## WHAT YOU ARE ASKED TO DO
Each line that follows should be printed again exactly as it stands.
═══
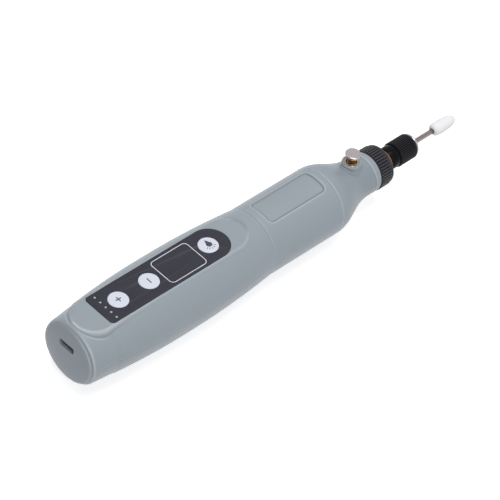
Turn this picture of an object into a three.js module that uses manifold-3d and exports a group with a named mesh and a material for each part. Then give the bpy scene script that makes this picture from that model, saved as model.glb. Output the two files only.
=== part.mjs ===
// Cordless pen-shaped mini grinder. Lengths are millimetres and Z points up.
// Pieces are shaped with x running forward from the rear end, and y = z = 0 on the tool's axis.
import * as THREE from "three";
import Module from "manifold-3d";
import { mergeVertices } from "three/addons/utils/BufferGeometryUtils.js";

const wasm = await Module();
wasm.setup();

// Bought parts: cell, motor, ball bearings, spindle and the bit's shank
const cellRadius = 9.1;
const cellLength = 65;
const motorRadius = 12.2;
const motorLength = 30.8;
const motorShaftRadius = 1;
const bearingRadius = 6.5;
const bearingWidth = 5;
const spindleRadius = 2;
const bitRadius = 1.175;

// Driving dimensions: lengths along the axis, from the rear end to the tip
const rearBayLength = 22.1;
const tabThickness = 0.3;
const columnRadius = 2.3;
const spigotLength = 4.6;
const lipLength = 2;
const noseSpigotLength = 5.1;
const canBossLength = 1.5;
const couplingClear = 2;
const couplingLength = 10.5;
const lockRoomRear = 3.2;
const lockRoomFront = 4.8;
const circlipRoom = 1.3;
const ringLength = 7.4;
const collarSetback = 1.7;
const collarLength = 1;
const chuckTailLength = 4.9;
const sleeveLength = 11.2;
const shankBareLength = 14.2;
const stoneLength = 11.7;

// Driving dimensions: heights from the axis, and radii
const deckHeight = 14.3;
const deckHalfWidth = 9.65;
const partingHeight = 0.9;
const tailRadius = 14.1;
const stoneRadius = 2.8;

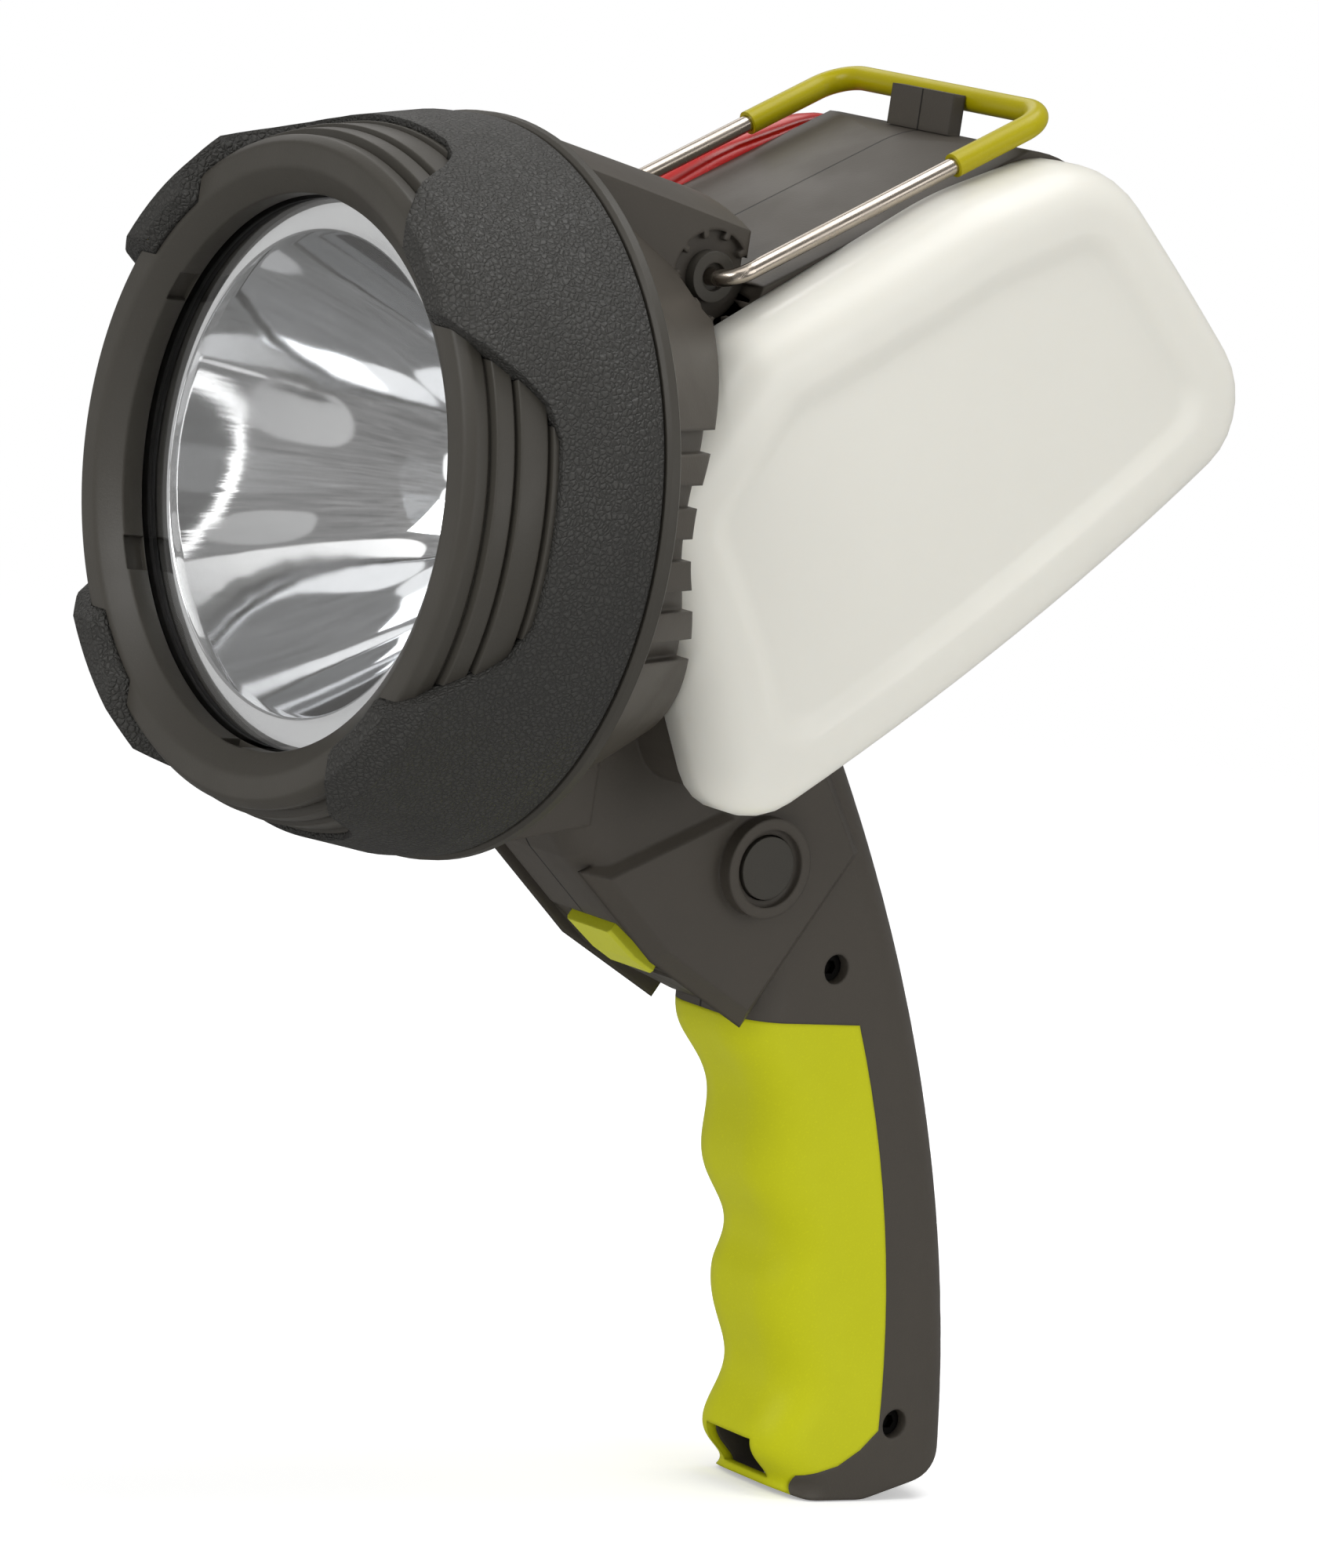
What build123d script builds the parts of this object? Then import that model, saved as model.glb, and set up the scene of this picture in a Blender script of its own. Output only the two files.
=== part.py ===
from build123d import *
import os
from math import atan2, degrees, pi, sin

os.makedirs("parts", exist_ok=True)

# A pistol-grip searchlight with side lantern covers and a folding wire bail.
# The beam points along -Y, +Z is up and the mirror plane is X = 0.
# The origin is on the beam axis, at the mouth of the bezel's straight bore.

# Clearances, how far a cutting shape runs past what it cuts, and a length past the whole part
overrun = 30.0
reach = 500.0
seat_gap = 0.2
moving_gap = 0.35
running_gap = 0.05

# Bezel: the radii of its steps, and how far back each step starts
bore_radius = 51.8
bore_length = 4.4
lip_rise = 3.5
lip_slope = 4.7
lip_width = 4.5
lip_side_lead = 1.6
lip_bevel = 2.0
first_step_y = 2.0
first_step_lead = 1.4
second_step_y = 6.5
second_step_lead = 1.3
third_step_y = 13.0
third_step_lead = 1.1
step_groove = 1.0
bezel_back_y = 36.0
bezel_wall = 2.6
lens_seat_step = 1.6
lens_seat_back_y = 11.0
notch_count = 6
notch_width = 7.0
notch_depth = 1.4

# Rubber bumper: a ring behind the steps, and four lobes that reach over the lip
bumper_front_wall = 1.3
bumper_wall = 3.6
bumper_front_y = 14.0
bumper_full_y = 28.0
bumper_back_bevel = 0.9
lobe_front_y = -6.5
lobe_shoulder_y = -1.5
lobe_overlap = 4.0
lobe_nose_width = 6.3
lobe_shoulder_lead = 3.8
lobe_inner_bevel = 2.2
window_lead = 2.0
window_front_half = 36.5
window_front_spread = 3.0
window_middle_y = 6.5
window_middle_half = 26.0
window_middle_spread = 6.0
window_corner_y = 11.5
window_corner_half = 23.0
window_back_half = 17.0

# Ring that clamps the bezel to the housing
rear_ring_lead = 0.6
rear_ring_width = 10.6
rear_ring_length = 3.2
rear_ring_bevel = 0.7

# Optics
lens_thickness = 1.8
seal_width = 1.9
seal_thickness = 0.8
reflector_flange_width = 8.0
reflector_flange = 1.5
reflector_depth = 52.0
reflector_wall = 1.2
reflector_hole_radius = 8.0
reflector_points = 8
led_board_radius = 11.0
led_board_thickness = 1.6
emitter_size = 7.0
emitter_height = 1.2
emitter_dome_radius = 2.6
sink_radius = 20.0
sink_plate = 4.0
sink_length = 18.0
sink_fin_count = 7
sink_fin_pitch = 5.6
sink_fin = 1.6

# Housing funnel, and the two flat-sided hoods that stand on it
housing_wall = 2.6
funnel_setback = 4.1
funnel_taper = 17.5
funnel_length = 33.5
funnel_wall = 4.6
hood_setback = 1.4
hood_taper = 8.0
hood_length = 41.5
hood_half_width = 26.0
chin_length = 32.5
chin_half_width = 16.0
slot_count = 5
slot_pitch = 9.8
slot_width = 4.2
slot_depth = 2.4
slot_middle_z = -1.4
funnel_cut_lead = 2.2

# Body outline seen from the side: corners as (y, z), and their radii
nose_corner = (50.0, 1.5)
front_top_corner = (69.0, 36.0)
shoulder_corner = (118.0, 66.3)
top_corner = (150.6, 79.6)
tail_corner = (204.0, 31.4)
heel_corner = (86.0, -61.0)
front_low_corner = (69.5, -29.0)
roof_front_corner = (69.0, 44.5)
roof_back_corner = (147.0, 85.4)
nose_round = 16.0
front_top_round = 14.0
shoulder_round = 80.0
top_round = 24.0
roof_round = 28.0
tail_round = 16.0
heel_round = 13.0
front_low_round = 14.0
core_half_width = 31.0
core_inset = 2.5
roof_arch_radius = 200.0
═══
## CORRECT RESPONSE
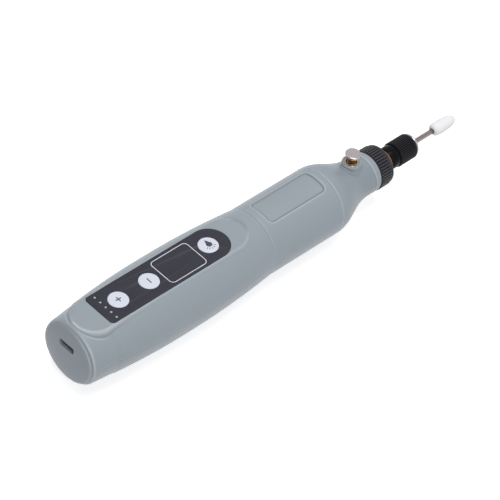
Turn this picture of an object into a three.js module that uses manifold-3d and exports a group with a named mesh and a material for each part. Then give the bpy scene script that makes this picture from that model, saved as model.glb. Output the two files only.
=== part.mjs ===
// Cordless pen-shaped mini grinder. Lengths are millimetres and Z points up.
// Pieces are shaped with x running forward from the rear end, and y = z = 0 on the tool's axis.
import * as THREE from "three";
import Module from "manifold-3d";
import { mergeVertices } from "three/addons/utils/BufferGeometryUtils.js";

const wasm = await Module();
wasm.setup();

// Bought parts: cell, motor, ball bearings, spindle and the bit's shank
const cellRadius = 9.1;
const cellLength = 65;
const motorRadius = 12.2;
const motorLength = 30.8;
const motorShaftRadius = 1;
const bearingRadius = 6.5;
const bearingWidth = 5;
const spindleRadius = 2;
const bitRadius = 1.175;

// Driving dimensions: lengths along the axis, from the rear end to the tip
const rearBayLength = 22.1;
const tabThickness = 0.3;
const columnRadius = 2.3;
const spigotLength = 4.6;
const lipLength = 2;
const noseSpigotLength = 5.1;
const canBossLength = 1.5;
const couplingClear = 2;
const couplingLength = 10.5;
const lockRoomRear = 3.2;
const lockRoomFront = 4.8;
const circlipRoom = 1.3;
const ringLength = 7.4;
const collarSetback = 1.7;
const collarLength = 1;
const chuckTailLength = 4.9;
const sleeveLength = 11.2;
const shankBareLength = 14.2;
const stoneLength = 11.7;

// Driving dimensions: heights from the axis, and radii
const deckHeight = 14.3;
const deckHalfWidth = 9.65;
const partingHeight = 0.9;
const tailRadius = 14.1;
const stoneRadius = 2.8;

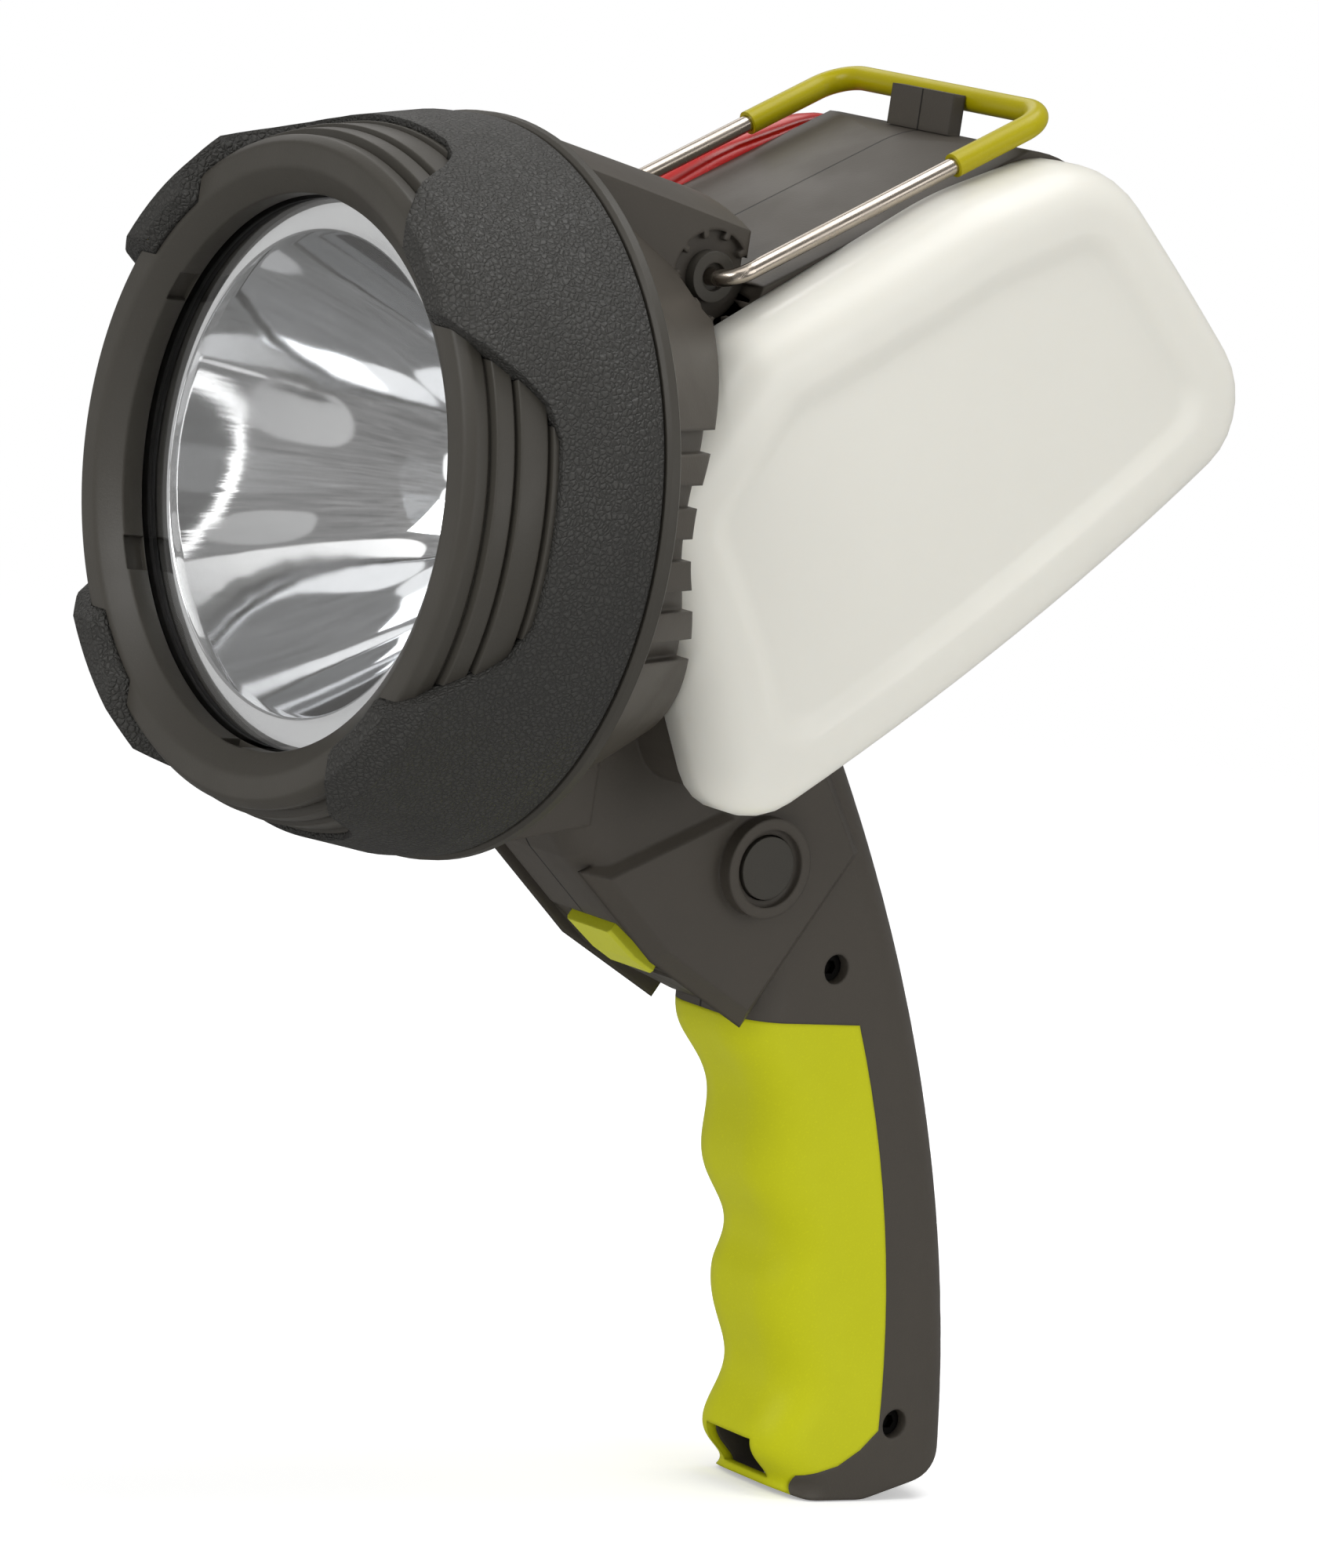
What build123d script builds the parts of this object? Then import that model, saved as model.glb, and set up the scene of this picture in a Blender script of its own. Output only the two files.
=== part.py ===
from build123d import *
import os
from math import atan2, degrees, pi, sin

os.makedirs("parts", exist_ok=True)

# A pistol-grip searchlight with side lantern covers and a folding wire bail.
# The beam points along -Y, +Z is up and the mirror plane is X = 0.
# The origin is on the beam axis, at the mouth of the bezel's straight bore.

# Clearances, how far a cutting shape runs past what it cuts, and a length past the whole part
overrun = 30.0
reach = 500.0
seat_gap = 0.2
moving_gap = 0.35
running_gap = 0.05

# Bezel: the radii of its steps, and how far back each step starts
bore_radius = 51.8
bore_length = 4.4
lip_rise = 3.5
lip_slope = 4.7
lip_width = 4.5
lip_side_lead = 1.6
lip_bevel = 2.0
first_step_y = 2.0
first_step_lead = 1.4
second_step_y = 6.5
second_step_lead = 1.3
third_step_y = 13.0
third_step_lead = 1.1
step_groove = 1.0
bezel_back_y = 36.0
bezel_wall = 2.6
lens_seat_step = 1.6
lens_seat_back_y = 11.0
notch_count = 6
notch_width = 7.0
notch_depth = 1.4

# Rubber bumper: a ring behind the steps, and four lobes that reach over the lip
bumper_front_wall = 1.3
bumper_wall = 3.6
bumper_front_y = 14.0
bumper_full_y = 28.0
bumper_back_bevel = 0.9
lobe_front_y = -6.5
lobe_shoulder_y = -1.5
lobe_overlap = 4.0
lobe_nose_width = 6.3
lobe_shoulder_lead = 3.8
lobe_inner_bevel = 2.2
window_lead = 2.0
window_front_half = 36.5
window_front_spread = 3.0
window_middle_y = 6.5
window_middle_half = 26.0
window_middle_spread = 6.0
window_corner_y = 11.5
window_corner_half = 23.0
window_back_half = 17.0

# Ring that clamps the bezel to the housing
rear_ring_lead = 0.6
rear_ring_width = 10.6
rear_ring_length = 3.2
rear_ring_bevel = 0.7

# Optics
lens_thickness = 1.8
seal_width = 1.9
seal_thickness = 0.8
reflector_flange_width = 8.0
reflector_flange = 1.5
reflector_depth = 52.0
reflector_wall = 1.2
reflector_hole_radius = 8.0
reflector_points = 8
led_board_radius = 11.0
led_board_thickness = 1.6
emitter_size = 7.0
emitter_height = 1.2
emitter_dome_radius = 2.6
sink_radius = 20.0
sink_plate = 4.0
sink_length = 18.0
sink_fin_count = 7
sink_fin_pitch = 5.6
sink_fin = 1.6

# Housing funnel, and the two flat-sided hoods that stand on it
housing_wall = 2.6
funnel_setback = 4.1
funnel_taper = 17.5
funnel_length = 33.5
funnel_wall = 4.6
hood_setback = 1.4
hood_taper = 8.0
hood_length = 41.5
hood_half_width = 26.0
chin_length = 32.5
chin_half_width = 16.0
slot_count = 5
slot_pitch = 9.8
slot_width = 4.2
slot_depth = 2.4
slot_middle_z = -1.4
funnel_cut_lead = 2.2

# Body outline seen from the side: corners as (y, z), and their radii
nose_corner = (50.0, 1.5)
front_top_corner = (69.0, 36.0)
shoulder_corner = (118.0, 66.3)
top_corner = (150.6, 79.6)
tail_corner = (204.0, 31.4)
heel_corner = (86.0, -61.0)
front_low_corner = (69.5, -29.0)
roof_front_corner = (69.0, 44.5)
roof_back_corner = (147.0, 85.4)
nose_round = 16.0
front_top_round = 14.0
shoulder_round = 80.0
top_round = 24.0
roof_round = 28.0
tail_round = 16.0
heel_round = 13.0
front_low_round = 14.0
core_half_width = 31.0
core_inset = 2.5
roof_arch_radius = 200.0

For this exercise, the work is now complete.